Examples with JNIEnvironment org.jikesrvm.jni.JNIEnvironment used on opensource projects

Example 1 with JNIEnvironment

use of org.jikesrvm.jni.JNIEnvironment in project JikesRVM by JikesRVM.

the class JNIHelpers method packageParameterFromVarArg.

/**
 * Repackage the arguments passed as a variable argument list into an array of Object,
 * used by the JNI functions CallStatic<type>MethodV
 * @param targetMethod   The target {@link RVMMethod}
 * @param argAddress an address into the C space for the array of jvalue unions;
 *                   each element is 2-word and holds the argument of the appropriate type
 * @return an Object array holding the arguments wrapped at Objects
 */
static Object[] packageParameterFromVarArg(MethodReference targetMethod, Address argAddress) {
    TypeReference[] argTypes = targetMethod.getParameterTypes();
    int argCount = argTypes.length;
    Object[] argObjectArray = new Object[argCount];
    Address vaListCopy = SysCall.sysCall.sysVaCopy(argAddress);
    JNIEnvironment env = RVMThread.getCurrentThread().getJNIEnv();
    for (int i = 0; i < argCount; i++) {
        // convert and wrap the argument according to the expected type
        if (argTypes[i].isReferenceType()) {
            argObjectArray[i] = env.getJNIRef(SysCall.sysCall.sysVaArgJobject(vaListCopy));
        } else if (argTypes[i].isIntType()) {
            argObjectArray[i] = SysCall.sysCall.sysVaArgJint(vaListCopy);
        } else if (argTypes[i].isLongType()) {
            argObjectArray[i] = SysCall.sysCall.sysVaArgJlong(vaListCopy);
        } else if (argTypes[i].isBooleanType()) {
            argObjectArray[i] = SysCall.sysCall.sysVaArgJboolean(vaListCopy);
        } else if (argTypes[i].isByteType()) {
            argObjectArray[i] = SysCall.sysCall.sysVaArgJbyte(vaListCopy);
        } else if (argTypes[i].isCharType()) {
            argObjectArray[i] = SysCall.sysCall.sysVaArgJchar(vaListCopy);
        } else if (argTypes[i].isShortType()) {
            argObjectArray[i] = SysCall.sysCall.sysVaArgJshort(vaListCopy);
        } else if (argTypes[i].isFloatType()) {
            argObjectArray[i] = SysCall.sysCall.sysVaArgJfloat(vaListCopy);
        } else {
            if (VM.VerifyAssertions)
                VM._assert(argTypes[i].isDoubleType());
            argObjectArray[i] = SysCall.sysCall.sysVaArgJdouble(vaListCopy);
        }
    }
    SysCall.sysCall.sysVaEnd(vaListCopy);
    return argObjectArray;
}

Example 2 with JNIEnvironment

use of org.jikesrvm.jni.JNIEnvironment in project JikesRVM by JikesRVM.

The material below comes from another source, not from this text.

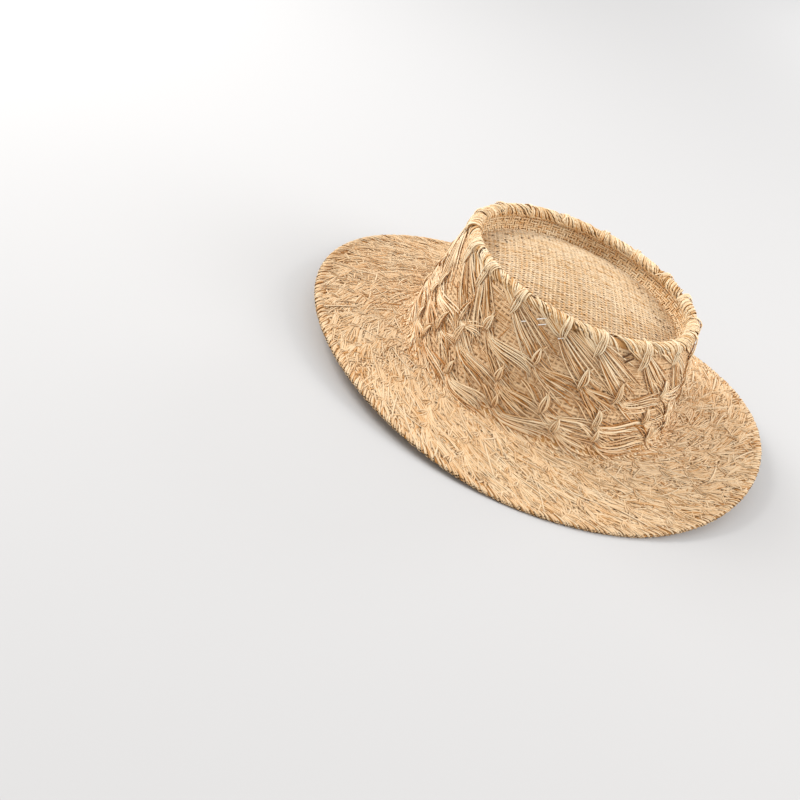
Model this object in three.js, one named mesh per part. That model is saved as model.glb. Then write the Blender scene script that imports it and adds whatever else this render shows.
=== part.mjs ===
// A straw boater hat: a flat round brim with a turned edge, a tapered crown wall with rows of
// knotted tufts, a rope-like rim, and a domed tip sunk inside that rim.
// Millimetres, +Z up. Z is the crown's axis and -Y is the front. The hat is open underneath and
// rests on the lowest stretches of its brim, at the front and at the back, at z = 0.

import * as THREE from 'three';

// Brim: its outline, its thickness and how it waves
const brimRadius = 165;
const brimThickness = 2.4;
const brimOval = 0.018;
const sideLift = 7.9;
const leftRightLift = 1.65;
const restDrop = 7;
const liftCurve = 1.25;
const levelWidth = 7;

// Turned edge around the brim
const edgeWidth = 3.2;
const edgeThickness = 3;
const edgeRound = 1;

// Crown wall, from its foot on the brim to the seat of the rim
const footRadius = 98;
const footFlare = 2.2;
const footFlareHeight = 5;
const wallBulge = 0.8;
const wallThickness = 2.2;
const footOval = 0.044;
const rimOval = 0.02;

// Lean of the crown: how far its top stands to the right of its foot, and how much lower the rim is
// at the right than at the crown's middle
const topShift = 1.8;
const topDrop = 2.6;

// Rope-like rim
const crownHeight = 77;
const rimRadius = 84.4;
const rimWidth = 8.4;
const rimHeight = 7.2;
const rimOverhang = 0.4;
const rimLobe = 0.5;
const rimLobeCount = 36;
const rimKnotRise = 1;

// Sunk tip with its upstanding collar
const tipDepth = 16;
const tipRise = 8.5;
const tipThickness = 2.2;
const collarThickness = 2.2;
const collarLean = 1.5;
const grooveFillet = 3;

// Knotted tufts on the crown wall
const tuftsPerRow = 18;
const tuftRelief = 1.5;
const knotWidth = 5;
const knotHeight = 12;
const fanLength = 33;
const fanWidth = 9;
const fanSlope = 24;

// Clearance between one piece and the next
const gap = 0.3;

// Facets
const brimSegments = 96;
const wallSegments = 108;
const rimSegments = 120;
const tipSegments = 52;
const brimRings = 8;
const wallRows = 15;
const domeRings = 6;
const undersideRings = 3;
const collarRows = 2;

// Rows of tufts from the rim down: height is a share of the wall's height, shift a share of the
// distance from one tuft to the next, and rise and length are shares of tuftRelief and fanLength.
const tuftRows = [
  { height: 1.02, shift: -0.12, rise: 1.0, length: 1.0 },
  { height: 0.67, shift: -0.2, rise: 1.0, length: 1.0 },
  { height: 0.4, shift: 0.33, rise: 0.9, length: 0.95 },
  { height: 0.19, shift: 0.53, rise: 0.7, length: 0.8 },
];

// Section of the rim, outward and up as shares of half its width and half its height. Twist says how
// far the lobes of the rope show there: not at all on the flat that seats on the wall and collar.
const rimSection = [
  { outward: -0.62, up: -1.0, twist: 0 },
  { outward: 0.62, up: -1.0, twist: 0 },
  { outward: 0.96, up: -0.4, twist: 0.6 },
  { outward: 0.92, up: 0.35, twist: 1 },
  { outward: 0.45, up: 0.93, twist: 1 },
  { outward: -0.4, up: 0.93, twist: 1 },
  { outward: -0.94, up: 0.2, twist: 0.8 },
];

// Heights and radii that follow from the sizes above
const brimMiddle = restDrop + brimThickness / 2;
const brimTop = brimMiddle + brimThickness / 2;
const footInside = footRadius - wallThickness;
const footOutside = footRadius + footFlare;
const wallFoot = brimTop + gap;
const rimTop = brimMiddle + crownHeight;
const rimSeat = rimTop - rimHeight;
const wallTop = rimSeat - gap;
const wallTopRadius = rimRadius - rimOverhang;
const collarRadius = wallTopRadius - wallThickness - gap;
const tipEdge = rimTop - tipDepth;

const turn = 2 * Math.PI;
const degree = Math.PI / 180;

function ovalStretch(share, angle) {
  return 1 - share * Math.cos(2 * angle);
}

// How far the brim's edge lies above its root: up at the sides, down at the front and back
function edgeLift(angle) {
  return sideLift * Math.cos(2 * angle) + leftRightLift * Math.cos(3 * angle);
}

// A point of the brim or its edge. Above is its height over the middle of the straw. The lift grows
// from the crown's foot outward, and stays the same over the outermost stretch.
function placeOnBrim(radius, angle, above) {
  const run = Math.max(0, (radius - footOutside) / (brimRadius - footOutside));
  const liftRun = Math.max(0, (radius - footOutside) / (brimRadius - levelWidth - footOutside));
  const lift = Math.max(edgeLift(angle) * Math.min(liftRun, 1) ** liftCurve, -restDrop);
  const stretch = THREE.MathUtils.lerp(ovalStretch(footOval, angle), ovalStretch(brimOval, angle), run);
  const reach = radius * stretch;
  return new THREE.Vector3(reach * Math.cos(angle), reach * Math.sin(angle), brimMiddle + lift + above);
}

// A point of the crown, which gets rounder and leans more the higher it is
function placeOnCrown(radius, angle, height) {
  const lean = (height - wallFoot) / (wallTop - wallFoot);
  const reach = radius * ovalStretch(THREE.MathUtils.lerp(footOval, rimOval, lean), angle);
  const across = reach * Math.cos(angle);
  const drop = (topDrop * lean * across) / rimRadius;
  return new THREE.Vector3(across + topShift * lean, reach * Math.sin(angle), height - drop);
}

// A ring or a disc from its section, which runs counterclockwise in the plane of radius and height,
// either closed on itself or from the axis back to the axis. Place moves each point to its true spot.
function turnedSolid(section, segments, place) {
  const outline = section.map(([radius, height]) => new THREE.Vector2(radius, height));
  const geometry = new THREE.LatheGeometry(outline, segments);
  geometry.deleteAttribute('normal');
  geometry.deleteAttribute('uv');
  const points = geometry.attributes.position;
  for (let i = 0; i < points.count; i += 1) {
    const step = Math.floor(i / section.length) % segments;
    const [radius, height] = section[i % section.length];
    const spot = place(radius, (turn * step) / segments, height, i % section.length);
    points.setXYZ(i, spot.x, spot.y, spot.z);
  }
  return geometry;
}

function closed(section) {
  return [...section, section[0]];
}

// Evenly spaced numbers from start to end, both included
function spread(start, end, steps) {
  return Array.from({ length: steps + 1 }, (_, i) => THREE.MathUtils.lerp(start, end, i / steps));
}

function piece(name, geometry, color, roughness) {
  const mesh = new THREE.Mesh(geometry, new THREE.MeshStandardMaterial({ color, roughness, metalness: 0 }));
  mesh.name = name;
  return mesh;
}

// Brim: a waved ring whose flat root carries the crown wall
function makeBrim() {
  const outside = brimRadius - edgeWidth - gap;
  const outer = spread(footOutside, outside, brimRings - 1);
  const radii = [footInside, ...outer];
  const half = brimThickness / 2;
  const under = radii.map((radius) => [radius, -half]);
  const over = radii.map((radius) => [radius, half]).reverse();
  return turnedSolid(closed([...under, ...over]), brimSegments, placeOnBrim);
}

// Turned edge: a rounded band outside the brim, level with the brim's underside
function makeBrimEdge() {
  const inside = brimRadius - edgeWidth;
  const bottom = -brimThickness / 2;
  const top = bottom + edgeThickness;
  const section = [
    [inside, bottom],
    [brimRadius - edgeRound, bottom],
    [brimRadius, bottom + edgeRound],
    [brimRadius, top - edgeRound],
    [brimRadius - edgeRound, top],
    [inside, top],
  ];
  return turnedSolid(closed(section), brimSegments, placeOnBrim);
}

// Outside radius of the crown wall, without its tufts
function wallRadius(height) {
  const share = (height - wallFoot) / (wallTop - wallFoot);
  const straight = THREE.MathUtils.lerp(footRadius, wallTopRadius, share);
  const flare = footFlare * Math.max(0, 1 - (height - wallFoot) / footFlareHeight) ** 2;
  return straight + wallBulge * Math.sin(Math.PI * share) + flare;
}

// How far a tuft stands out, from the place across and up from its knot: the knot is an upright
// hump, and its fan of strands runs from there down to the right and narrows at both ends.
function tuftAt(across, up, length) {
  const knot = Math.exp(-((across / (knotWidth / 2)) ** 2) - (up / (knotHeight / 2)) ** 2);
  const slope = fanSlope * degree;
  const along = (across * Math.cos(slope) - up * Math.sin(slope)) / length;
  const beside = across * Math.sin(slope) + up * Math.cos(slope);
  if (along <= 0 || along >= 1) return knot;
  const fan = Math.sqrt(Math.sin(Math.PI * along)) * Math.exp(-((beside / (fanWidth / 2)) ** 2));
  return Math.max(knot, fan);
}

// Height of the tufts' relief anywhere on the crown wall
function tuftsOnWall(angle, height) {
  const radius = wallRadius(height);
  const pitch = turn / tuftsPerRow;
  let relief = 0;
  for (const row of tuftRows) {
    const up = height - THREE.MathUtils.lerp(wallFoot, wallTop, row.height);
    const first = Math.floor(angle / pitch - row.shift);
    for (const knot of [first - 2, first - 1, first, first + 1]) {
      const across = (angle - (knot + row.shift) * pitch) * radius;
      relief = Math.max(relief, row.rise * tuftAt(across, up, row.length * fanLength));
    }
  }
  return tuftRelief * relief;
}

// Crown wall: smooth inside, tufts outside, standing on the brim's root
function makeCrownWall() {
  const heights = [wallFoot, ...spread(wallFoot + footFlareHeight / 2, wallTop, wallRows - 1)];
  const outer = heights.map((height) => [wallRadius(height), height]);
  const innerHeights = [wallTop, wallFoot + (wallTop - wallFoot) / 2, wallFoot];
  const inner = innerHeights.map((height) => {
    const flare = height === wallFoot ? footFlare : 0;
    return [wallRadius(height) - flare - wallThickness, height];
  });
  const place = (radius, angle, height, index) => {
    const tufted = index > 0 && index < outer.length - 1;
    return placeOnCrown(radius + (tufted ? tuftsOnWall(angle, height) : 0), angle, height);
  };
  return turnedSolid(closed([...outer, ...inner]), wallSegments, place);
}

// Rim: a rope of twisted strands with a knot over each tuft of the top row
function makeCrownRim() {
  const middle = rimRadius - rimWidth / 2;
  const section = rimSection.map((point) => [
    middle + (point.outward * rimWidth) / 2,
    rimSeat + ((1 + point.up) * rimHeight) / 2,
  ]);
  const twists = rimSection.map((point) => point.twist);
  const place = (radius, angle, height, index) => {
    const twist = twists[index % twists.length];
    const around = Math.atan2(height - rimSeat - rimHeight / 2, radius - middle);
    const lobe = rimLobe * twist * Math.cos(rimLobeCount * angle + 2 * around);
    const atKnot = Math.max(0, Math.cos(tuftsPerRow * angle)) ** 4;
    const rise = twist === 1 ? rimKnotRise * atKnot : 0;
    return placeOnCrown(radius + lobe * Math.cos(around), angle, height + lobe * Math.sin(around) + rise);
  };
  return turnedSolid(closed(section), rimSegments, place);
}

// Height of the tip's upper face over its edge
function domeRise(radius, edgeRadius) {
  return tipRise * (1 - (radius / edgeRadius) ** 2);
}

// Tip: a domed disc whose collar stands up inside the crown wall as far as the rim
function makeCrownTip() {
  const outside = collarRadius - collarLean;
  const inside = outside - collarThickness;
  const groove = inside - grooveFillet;
  const under = spread(0, outside - grooveFillet / 2, undersideRings).map((radius) => [
    radius,
    tipEdge - tipThickness + domeRise(Math.min(radius, groove), groove),
  ]);
  const collarHeights = spread(tipEdge, wallTop, collarRows);
  const collar = collarHeights.map((height, i) => [outside + (collarLean * i) / collarRows, height]);
  const back = [...collar].reverse().map(([radius, height]) => [radius - collarThickness, height]);
  back[back.length - 1][1] += grooveFillet / 2;
  const dome = spread(groove, 0, domeRings).map((radius) => [radius, tipEdge + domeRise(radius, groove)]);
  return turnedSolid([...under, ...collar, ...back, ...dome], tipSegments, placeOnCrown);
}

const hat = new THREE.Group();
hat.add(
  piece('brim', makeBrim(), 0xdcb88c, 0.8),
  piece('brim_edge', makeBrimEdge(), 0xcfa877, 0.8),
  piece('crown_wall', makeCrownWall(), 0xc79f70, 0.85),
  piece('crown_rim', makeCrownRim(), 0xd2ac7c, 0.8),
  piece('crown_tip', makeCrownTip(), 0xe0c39a, 0.8),
);

export default hat;
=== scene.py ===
"""A woven raffia hat: knotted tufts on the crown wall and brim, a rope-like rim and a plain-woven sunk tip.

Sizes are millimetres in the frame's own axes, and every mesh is written in metres. A place on the hat is
given by its angle around the crown's axis, its radius and its height, and place() turns those into a point.
Strands are thin closed ribbons laid over a surface by loops, with all random choices seeded.
"""

import math

import bpy
import numpy as np
from mathutils import Matrix, Vector


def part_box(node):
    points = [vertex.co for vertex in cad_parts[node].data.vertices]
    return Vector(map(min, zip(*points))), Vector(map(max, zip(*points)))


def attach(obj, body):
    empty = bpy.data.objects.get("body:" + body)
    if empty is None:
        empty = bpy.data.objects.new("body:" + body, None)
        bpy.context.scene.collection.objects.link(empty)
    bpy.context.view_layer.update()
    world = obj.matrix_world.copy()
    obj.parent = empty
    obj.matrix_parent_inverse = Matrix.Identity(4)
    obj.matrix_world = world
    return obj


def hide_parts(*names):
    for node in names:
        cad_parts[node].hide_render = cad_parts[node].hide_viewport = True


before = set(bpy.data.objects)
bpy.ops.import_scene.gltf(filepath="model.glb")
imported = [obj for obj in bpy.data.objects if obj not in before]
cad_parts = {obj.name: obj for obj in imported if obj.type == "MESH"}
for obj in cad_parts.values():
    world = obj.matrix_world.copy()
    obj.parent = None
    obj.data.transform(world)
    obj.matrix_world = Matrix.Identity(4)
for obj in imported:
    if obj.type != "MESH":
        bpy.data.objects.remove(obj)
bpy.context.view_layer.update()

MM = 0.001
TURN = 2 * math.pi

# Sizes read from the frame, in millimetres
EDGE_LOW, EDGE_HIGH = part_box("brim_edge")
BRIM_WIDE = (EDGE_HIGH.x - EDGE_LOW.x) / MM
BRIM_LONG = (EDGE_HIGH.y - EDGE_LOW.y) / MM
BRIM_RADIUS = (BRIM_WIDE + BRIM_LONG) / 4
BRIM_OVAL = (BRIM_LONG - BRIM_WIDE) / (BRIM_LONG + BRIM_WIDE)

# Sizes that the frame's solids follow
SIDE_LIFT = 7.9
LEFT_RIGHT_LIFT = 1.65
REST_DROP = 7.0
LIFT_CURVE = 1.25
LEVEL_WIDTH = 7.0
BRIM_THICKNESS = 2.4
FOOT_RADIUS = 98.0
FOOT_FLARE = 2.2
FOOT_FLARE_HEIGHT = 5.0
WALL_BULGE = 0.8
WALL_THICKNESS = 2.2
FOOT_OVAL = 0.044
RIM_OVAL = 0.02
TOP_SHIFT = 1.8
TOP_DROP = 2.6
CROWN_HEIGHT = 77.0
RIM_RADIUS = 84.4
RIM_WIDTH = 8.4
RIM_HEIGHT = 7.2
RIM_OVERHANG = 0.4
TIP_DEPTH = 16.0
TIP_RISE = 8.5
TUFTS_PER_ROW = 18
GAP = 0.3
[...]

the class JNIHelpers method packageParameterFromDotArgSVR4.

/* The method reads out parameters from registers saved in native->java glue stack frame (glueFP)
  * and the spill area of native stack frame (caller of glueFP).
  *
  * NOTE: assuming the stack frame won't get moved, (see pushVarArgToSpillArea)
  *       the row address glueFP can be replaced by offset to the stack.
  *
  * @param targetMethod, the call target
  * @param glueFP, the glue stack frame pointer
  */
static Object[] packageParameterFromDotArgSVR4(MethodReference targetMethod, Address glueFP, boolean skip4Args) {
    if (!VM.BuildForSVR4ABI) {
        if (VM.VerifyAssertions)
            VM._assert(VM.NOT_REACHED);
        return null;
    }
    // native method's stack frame
    Address nativeFP = Magic.getCallerFramePointer(glueFP);
    TypeReference[] argTypes = targetMethod.getParameterTypes();
    int argCount = argTypes.length;
    Object[] argObjectArray = new Object[argCount];
    JNIEnvironment env = RVMThread.getCurrentThread().getJNIEnv();
    // GPR r3 - r10 and FPR f1 - f8 are saved in glue stack frame
    Address regsavearea = glueFP.plus(STACKFRAME_HEADER_SIZE);
    // spill area offset
    Address overflowarea = nativeFP.plus(NATIVE_FRAME_HEADER_SIZE);
    // overflowarea is aligned to 8 bytes
    if (VM.VerifyAssertions)
        VM._assert(overflowarea.toWord().and(Word.fromIntZeroExtend(0x07)).isZero());
    // adjust gpr and fpr to normal numbering, make life easier
    // r3 - env, r4 - cls, r5 - method id
    int gpr = (skip4Args) ? 7 : 6;
    int fpr = 1;
    // not set the starting gprs array address
    // and fpr starting array address, so we can use gpr and fpr to
    // calculate the right position to get values
    // GPR starts with r3;
    Address gprarray = regsavearea.plus(-3 * BYTES_IN_ADDRESS);
    Address fprarray = regsavearea.plus(8 * BYTES_IN_ADDRESS - 2 * BYTES_IN_ADDRESS);
    // call the common function for SVR4
    packageArgumentForSVR4(argTypes, argObjectArray, gprarray, fprarray, overflowarea, gpr, fpr, env);
    return argObjectArray;
}

Example 3 with JNIEnvironment

use of org.jikesrvm.jni.JNIEnvironment in project JikesRVM by JikesRVM.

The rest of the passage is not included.